MD: And where was the album recorded?
JP: It was in Long Beach, actually, about a year ago. It wasn't until September that I went and finished it. There was a good few months in between because I recorded it then I went on tour. And I came back from tour and finished it, pretty much.
MD: Where did you come up with the name for the album The Days We Had?
JP: It comes from a lyric in the Brings You Down.
MD: It's a really guitar-driven album but I understand you haven't always played guitar, right? When did you learn to play the guitar?
JP: I learned how to play the guitar right when I started Day Wave so that was about 2 and a half years ago. I knew I wanted this to be a guitar band so I just bought a guitar and started recording. So, I'm still pretty new to it.
MD: Where did the moniker Day Wave come from?
JP: A friend of mine actually came up with it for me.
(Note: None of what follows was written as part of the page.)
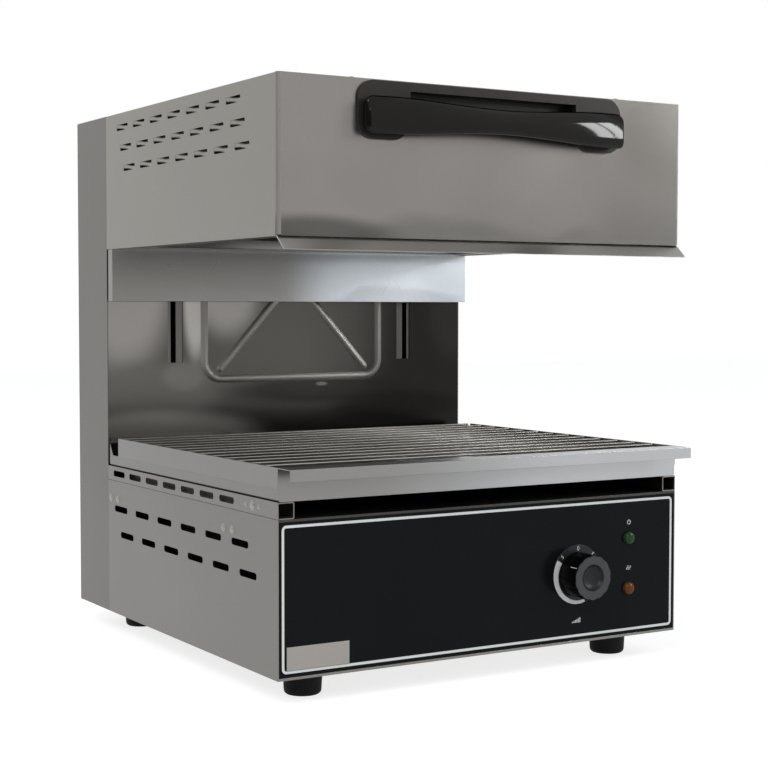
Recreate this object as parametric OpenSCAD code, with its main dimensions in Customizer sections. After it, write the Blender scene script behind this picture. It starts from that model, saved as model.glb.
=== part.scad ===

I showed him some of the songs I had written and I said "Can you come up with something based on what the music sounds like?" and then he came up with a bunch of things and Day Wave was just one of them. And he wrote it all down for me and I saw Day Wave so I looked it up to make sure no one else had taken it or anything. It was kind of a logistical thing at that point because I wanted to make sure it wasn't taken by anyone else. And it also sounded like the music.
MD: Day Wave totally goes with the vibe of your music. It has such a beachy, dreamy sound. And you lived in Los Angeles before right? And then you went back to the Bay Area?
JP: I lived in LA about 4 years ago now. And I moved to the Bay Area but I just moved back to LA a few months ago.
MD: What made you want to move back to LA?
JP: I just felt like I needed a change of pace. I feel like I get a little antsy and I love the Bay Area and being back in Oakland but I think kind of what happened was - I moved to back to Oakland and I was able to start this project and get it all figured out. And I starting it from scratch - just as an idea - and I was able to bring it to life. I was able to do that there because theres such little distraction but I think because I grew up in the Bay Area, it was starting to give me anxiety being there. I felt like the world was passing by me and I was just missing it. So, I decided to try moving back to LA with a normal perspective on it this time around. And just keep doing my own thing.
MD: How do you think the music scene differs from the Bay Area versus LA?
JP: Well, LA has a lot more young people making art, you know? And the Bay Area isn't really affordable to do that right now. So there's just a lot more of that in LA.
MD: Who did you grow up listening to?
JP: I grew up on a lot listening to my sister's music. It was a lot of what was happening around the time that you were young. Bands like Sublime - anything that was popular at the time. So when I was young, that's what I was listening to and when I got a little older, I was able to discover on my own and through my parents showing me stuff. Like a lot of classic rock, Pink Floyd, stuff like that. I got into more progressive rock like Brian Eno and then I went and explored different types of music. I was really into acoustic music for a while and jazz and classical music. I'm a pretty big music nerd.
MD: You went to Berklee School Of Music and actually studied to be a jazz drummer. What made you steer away from jazz and change to this project?
JP: The drums - that was the instrument that I started playing when I was like 9 and I never had the idea that I could play a bunch of instruments. I just thought like, "Ok, this is the instrument that I'm playing and this is what I'm going to do." I just continued to try to get really good at that one instrument and in the process, sometime around high school, I just forgot about what I loved about music. I kind of got in this black hole of trying to get really good at the drums and when I got to college, I realized that playing the drums is great but what I love is the whole thing. I like all the instruments coming together and just tried to get my perspective back by not getting caught up with just one instrument.
At Berklee, there are so many people competing at who's the best at whatever instrument and I just wanted to get away from that. In the process, I rediscovered what I love about songs and I was learning music theory there so I thought, "well, I can probably figure out piano" then one thing led to another and I started producing.
MD: What instrument would you say was the hardest to learn for you?
JP: I'd say guitar, maybe? It definitely didn't come as easy to me as piano.
MD: And you picked up songwriting during this process as well?
JP: I've been writing songs for five or six years now. When I first started doing it in 2011, I was doing it with a couple of friends. But it wasn't until 3 years ago or so that I started doing it by myself.
MD: So after the tour this summer - what's next for you?
JP: Probably more touring! [laughs] After the June tour, there might be a little time then some more touring in the fall. And in between, I'm always writing songs for whatever comes next.